Some of my motivation IS extrinsic; i don't want to be one of the fat mum brigade. I remember how mortified i was when my fat mum came to school events. I want to be fit and healthy for my work, which is moderately active. I want to be pictured in my clients' minds as a healthy person with a fab figure for her age. I want my fellow franchisees to pat me on the back when i next see them in October 2013. They are all used to seeing me as overweight and i can't wait to see their faces.

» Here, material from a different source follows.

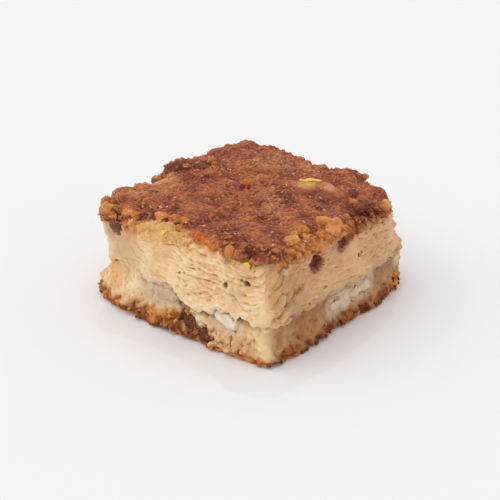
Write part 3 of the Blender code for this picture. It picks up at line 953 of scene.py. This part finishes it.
# Where the real block bulges or is dented: the place, its reach and how far it goes which way.
BULGES = (
    (-39, -14, 34, 7, (0.3, 0, -0.6)), (-39, -9, 35, 4, (0.6, 0, -3.8)),
    (-40, 42, 34, 7, (0.3, -0.3, -0.8)), (-39, -34, 35, 5, (0.6, 0.3, -1.4)),
    (-41, 31, 34, 10, (0.3, 0, -1.4)), (-28, 43, 34, 5, (0, -0.2, -0.9)), (-9, 41, 34, 8, (0, -0.3, -1)),
    (3, 42, 34, 8, (0, -0.3, -1.5)), (13, 43, 34, 5, (0, 0.2, 1.7)), (25, 43, 32, 3, (0, -0.6, -1.5)),
    (37, 35, 28, 6, (-1.3, -0.7, -0.1)), (42, 40, 11, 6, (0.5, 0.5, 0)), (39, 36, 18, 6, (-0.8, -0.6, 0)),
    (-40, -40, 34, 5, (1.6, 1.4, -2.2)), (-42, -39, 25, 4, (-1.9, -0.2, 0)),
    (-43, -38, 13, 4.5, (-3, 0, 0)), (-39.5, -35.5, 6.5, 3.2, (-2, -1.5, 0)),
    (-38.5, -34.5, 20.5, 2.2, (-0.9, -0.7, 0)), (43, -41, 2, 4, (1.7, -1, 0)),
    (44, -35, 1, 4, (1.6, 0, 0)), (-25, -45, 1, 9, (0, -0.5, 0)), (-6, -46, 1, 6, (0, -0.5, 0)),
    (14, -46, 1, 4, (0, 0.9, 0.3)), (25, -46, 1, 3, (0, 1.3, 0.2)), (44, -7, 1, 4, (-1, 0, 0.5)),
    (44, 6, 1, 4, (-0.7, 0, 0.4)), (44, 15, 1, 5, (0.9, 0, 0)), (44, 29, 3, 4, (-1.1, 0, 0)),
    (44, 40, 4, 6, (-1.3, -1.3, 0)),
)


def block_shape(place, facing):
    """Where a point of the block's skin moves to, and its masks."""
    x, y, z = place
    depth = top_over(x, y) - z
    level = z - seam_under(x, y)
    knit = joined(x, y, facing)
    level += (0.35 * swell(x, y, z, 3) + 0.25 * swell(x, y, z, 1.4)) * ease(facing.z, 0.9, 0.6)
    gone = bare(x, y)
    stray = 0.8 * swell(x, y, z, 3.4) + 0.45 * swell(x + 9, y, z, 1.7)
    cover = hang(x, y) + stray - depth + 3 * ease(facing.z, 0.6, 0.9)
    crusted = ease(cover, -0.35, 0.35) * (1 - gone)
    creamy = (1 - crusted) * ease(level, -0.35, 0.35)
    bready = (1 - crusted) * (1 - ease(level, -0.35, 0.35))
    out = down = rim = lump = tone = hole = near = foot = glassy = soft = 0
    # How far the point faces the front and the right; the finishes paint shade on the right face.
    front, side = sides(facing)
    if level > 5:
        lump, tone = lump_at(rim_tree, rim_lumps, place)
    if crusted:
        height, rim = crust_relief(x, y, z, facing)
        out += crusted * height
    broken = gone * ease(depth, 7.5, 3.5)
    if creamy:
        height, down, hole, near = custard_relief(x, y, z, facing, level, knit)
        out += creamy * height
        lumps = (0.9 + broken) * (knobs(x, y, z, 2.6, 0.66) - 0.35)
        out += creamy * max(broken, ease(depth, 5, 2)) * lumps * (1 - near)
        out -= creamy * (1 - gone) * 1.1 * ease(cover, -1.8, -0.4) * ease(abs(x - 28), 14, 9) * front
        glassy = creamy * side * ease(level, 4, 0) * ease(y, -36, -28)
        down *= creamy
    if bready:
        height, foot, glass, soft, drip = bread_relief(x, y, z, facing, level, knit)
        glassy = max(glassy, glass)
        out += bready * height
        near = max(near, drip)
        lump, tone = lump_at(foot_tree, foot_lumps, place)
    slope = ease(broken_front(x, y) + 0.5, 0, 7) * ease(abs(x - 0.5), 18, 12)
    down += 3.8 * slope * ease(depth, 9, 1)
    moved = place + facing * out - Vector((0, 0, down))
    square = ease((x + 44) / 88 - (y + 46) / 92, 0.72, 1) * ease(z, 9, 1)
    moved -= Vector((x, y, 0)).normalized() * 2.6 * square
    for *middle, reach, shift in BULGES:
        away = (place - Vector(middle)).length
        if away < 2 * reach:
            moved += Vector(shift) * bump(away, 0, 0, 0, reach)
    moved.z = max(0.02, moved.z)
    brink = max(ease(cover, -2.6, -0.4), broken * ease(broken_front(x, y), 3, 0.5))
    gilt = max(0.5 * ease(depth + swell(x, y, z, 4), 6, 2), brink)
    return moved, (
        crusted, level, rim, lump, tone, ease(hole, 0.15, 0.8), gilt, near, foot, glassy, soft, side
    )


def bed(piece, inclusion, reach, spread, halo):
    """Presses the skin to just inside an inclusion where it lies over it by less than reach.

    Skin within spread of the inclusion gets its share of halo, and the inclusion gets the mask of
    its own edge.
    """
    tree = tree_of(inclusion)
    corners = [vertex.co for vertex in inclusion.data.vertices]
    near = [(min(line) - 3 * MM, max(line) + 3 * MM) for line in zip(*corners)]
    places = [(vertex.co.copy(), vertex.normal.copy()) for vertex in piece.data.vertices]
    covers = []
    for index, (place, outwards) in enumerate(places):
        if all(low < axis < high for axis, (low, high) in zip(place, near)):
            spot, facing, _, _ = tree.find_nearest(place)
            over = (place - spot).dot(facing) / MM
            if facing.dot(outwards) > -0.5:
                halo[index] = max(halo[index], ease(over, spread, 0.4))
            if facing.dot(outwards) > 0.1:
                open_to = reach + 0.8 * swell(*(place / MM), 1.8)
                sunk = place.lerp(spot - facing * 0.35 * MM, ease(over, open_to + 0.9, open_to))
                places[index] = (sunk, outwards)
                if over > open_to + 0.5:
                    covers.append(place)
    piece.data.vertices.foreach_set("co", [axis for place, _ in places for axis in place])
    piece.data.update()
    cover_tree = points_tree(covers)
    edges = [ease(cover_tree.find(corner)[2] / MM, 2.6, 0.5) if covers else 0 for corner in corners]
    keep(inclusion, "edge", edges)


def hollows(piece, strokes):
    """How far each vertex lies under the piece's own surface, smoothed by that many strokes."""
    smooth = placed("smooth", piece.data.copy())
    apply(smooth, "SMOOTH", iterations=strokes)
    pairs = zip(piece.data.vertices, smooth.data.vertices)
    deep = [(after.co - before.co).dot(before.normal) / MM for before, after in pairs]
    bpy.data.objects.remove(smooth)
    return deep


carve(block, block_shape, MASKS)
stained = [0.0] * len(block.data.vertices)
juicy = list(stained)
for inclusion, reach, spread in set_in:
    bed(block, inclusion, reach, spread, stained if inclusion.name.startswith("raisin") else juicy)
keep(block, "stained", stained)
keep(block, "juicy", juicy)
# The finishes darken these hollows as painted shade, and lighten the ridges as painted highlights.
keep(block, "crease", hollows(block, 8))
keep(block, "dip", hollows(block, 60))


def cut_out(name, kept):
    """One closed piece of the block: the faces that pass the test, with a lid inside it."""
    piece = placed(name, block.data.copy())
    shell = bmesh.new()
    shell.from_mesh(piece.data)
    crusted = shell.verts.layers.float["baked"]
    level = shell.verts.layers.float["level"]
    lost = []
    for face in shell.faces:
        corners = face.verts
        is_crust = sum(corner[crusted] for corner in corners) > 0.5 * len(corners)
        is_custard = sum(corner[level] for corner in corners) > 0
        if kept != ("crust" if is_crust else "custard" if is_custard else "bread"):
            lost.append(face)
    bmesh.ops.delete(shell, geom=lost, context="FACES")
    rims = [edge for edge in shell.edges if edge.is_boundary]
    lids = bmesh.ops.holes_fill(shell, edges=rims)["faces"]
    for hub in bmesh.ops.poke(shell, faces=lids)["verts"]:
        hub.co.z -= 2 * MM
    shell.to_mesh(piece.data)
    shell.free()
    return piece


crust = cut_out("custard_crust", "crust")
custard = cut_out("custard_crumb", "custard")
bread = cut_out("soaked_bread_base", "bread")
baked.dress(crust, "custard_crumb", "custard_layer")
cream.dress(custard, "custard_crumb", "custard_layer")
soaked.dress(bread, "soaked_bread", "bread_base")

# Crumbs: small hard crumbs that browned on the tin, baked on to the foot all round. One crumb is
# modelled, and each copy is bent and turned in its own way.
CRUMBS = 240
luck = random.Random(11)
foot_places = [
    (vertex.co / MM, vertex.normal.copy())
    for vertex in bread.data.vertices
    if 0.4 * MM < vertex.co.z < 7 * MM and abs(vertex.normal.z) < 0.85
]
crumb_spots = []
for place, facing in luck.sample(foot_places, 9000):
    x, y, z = place
    top = foot_height(x, y, facing)
    if luck.random() < 0.6 * ease(z, top, top - 2.5) and len(crumb_spots) < CRUMBS:
        size = 0.8 + luck.random() ** 2
        seat = Vector((x, y, max(z, 0.68 * size))) + facing * (0.05 * size)
        tone = foot_tone(place) - 0.05
        crumb_spots.append(random_lump(luck, seat, size, (0.7, 0.6, 0.95), tone, 0.22))
crumbs = strew("foot_crumbs", crumb_spots, 0.3)

crisp = Finish("toasted_crumb")
tone = crisp.mask("tone")
flecks = crisp.grain(0.5, 2)
crisp.tint = crisp.toast(tone)
crisp.paint(flecks.ease(0.5, 0.7) * 0.4, (0.34, 0.11, 0.028))
crisp.wear(tone.ease(0, 1, 0.35, 0.5), flecks, 0.12)
crisp.fix(0.15, 0.8, (1, 0.5, 0.2), Specular_IOR_Level=0.08)
crisp.dress(crumbs, "soaked_bread")

# Zest: shreds of lemon peel that lay on the top and baked in, each a thin ribbon that follows the
# surface. Two lie in the crust, and three lie at the rim over the front face.
SHREDS = (
    ((5.4, 19.4, 36), (9.6, 22.2, 36), 2.6), ((8, 21.4, 36), (12, 24.6, 36), 1.7),
    ((27.6, -42, 35.2), (29, -42.6, 33.4), 1.2), ((32.6, -43, 33), (33.7, -43, 32.3), 0.8),
    ((-4, -42, 33.8), (-1.6, -42, 34.4), 1.1),
)
skin_tree = tree_of(block)
shreds = []
for start, end, wide in SHREDS:
    bpy.ops.object.select_all(action="DESELECT")
    bpy.ops.mesh.primitive_grid_add(x_subdivisions=9, y_subdivisions=4, size=1)
    shred = bpy.context.object
    first, last = Vector(start), Vector(end)
    seat = skin_tree.find_nearest((first + last) / 2 * MM)[1]
    across = (last - first).cross(seat).normalized()
    for corner in shred.data.vertices:
        along = corner.co.x + 0.5
        taper = wide * (1 - 0.5 * (2 * along - 1) ** 2)
        place = first.lerp(last, along) + across * (corner.co.y + 0.12 * sin(7 * along)) * taper
        spot, facing = skin_tree.find_nearest(place * MM)[:2]
        corner.co = spot + facing * (0.05 + 0.35 * swell(*place, 1.6)) * MM
    apply(shred, "SMOOTH", iterations=2)
    apply(shred, "SOLIDIFY", thickness=0.5 * MM)
    apply(shred, "SUBSURF")
    shreds.append(shred)
pick(*shreds)
bpy.ops.object.join()
bpy.ops.object.mode_set(mode="EDIT")
bpy.ops.mesh.select_all(action="SELECT")
bpy.ops.mesh.normals_make_consistent(inside=False)
bpy.ops.object.mode_set(mode="OBJECT")
bpy.ops.object.shade_smooth()
zest = shreds[0]
zest.name = "zest_shreds"
peel = Finish("lemon_peel")
flecks = peel.grain(1.2)
peel.tint = peel.blend(flecks.ease(0.35, 0.65), (0.8, 0.5, 0.035), (0.88, 0.6, 0.11))
peel.wear(flecks.ease(0.3, 0.7, 0.3, 0.45), flecks, 0.15)
peel.fix(0.2, 0.8)
peel.dress(zest, "custard_crumb")

for spare in (ball, plain, block):
    bpy.data.objects.remove(spare)

size = {"cad": [list(corner) for corner in packed_box]}
size["visual"] = [list(corner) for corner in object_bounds()]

My intrinsic motivations are many. I love feeling fitter and slimmer; i already have much more of a bounce in my step, more self confidence, i keep complementing myself on my brilliant progress and how good i feel being in charge if my health, i want to see my grandchildren grow up, i want to spend as much time on this earth as possible, in a fit and healthy state. I don't want to have regrets in my old age and i don't want to precipitate my old age! I want to be teaching my children about healthy minds and bodies (theirs) and i want to teach them that you can achieve anything with hard work and dedication. I want to spend as long as possible with my soulmate, who does have health issues and for whom i may have to care when we are older. I want to be fit enough to do that for her. I want to take my kids on activity holidays where i join in or even lead the way and give them self belief and courage. I have soooooo many more reasons too.
So right now, i am feeling on top of the world. And the best thing is, i know this can and will continue. All i hAve to do is do it. Simple!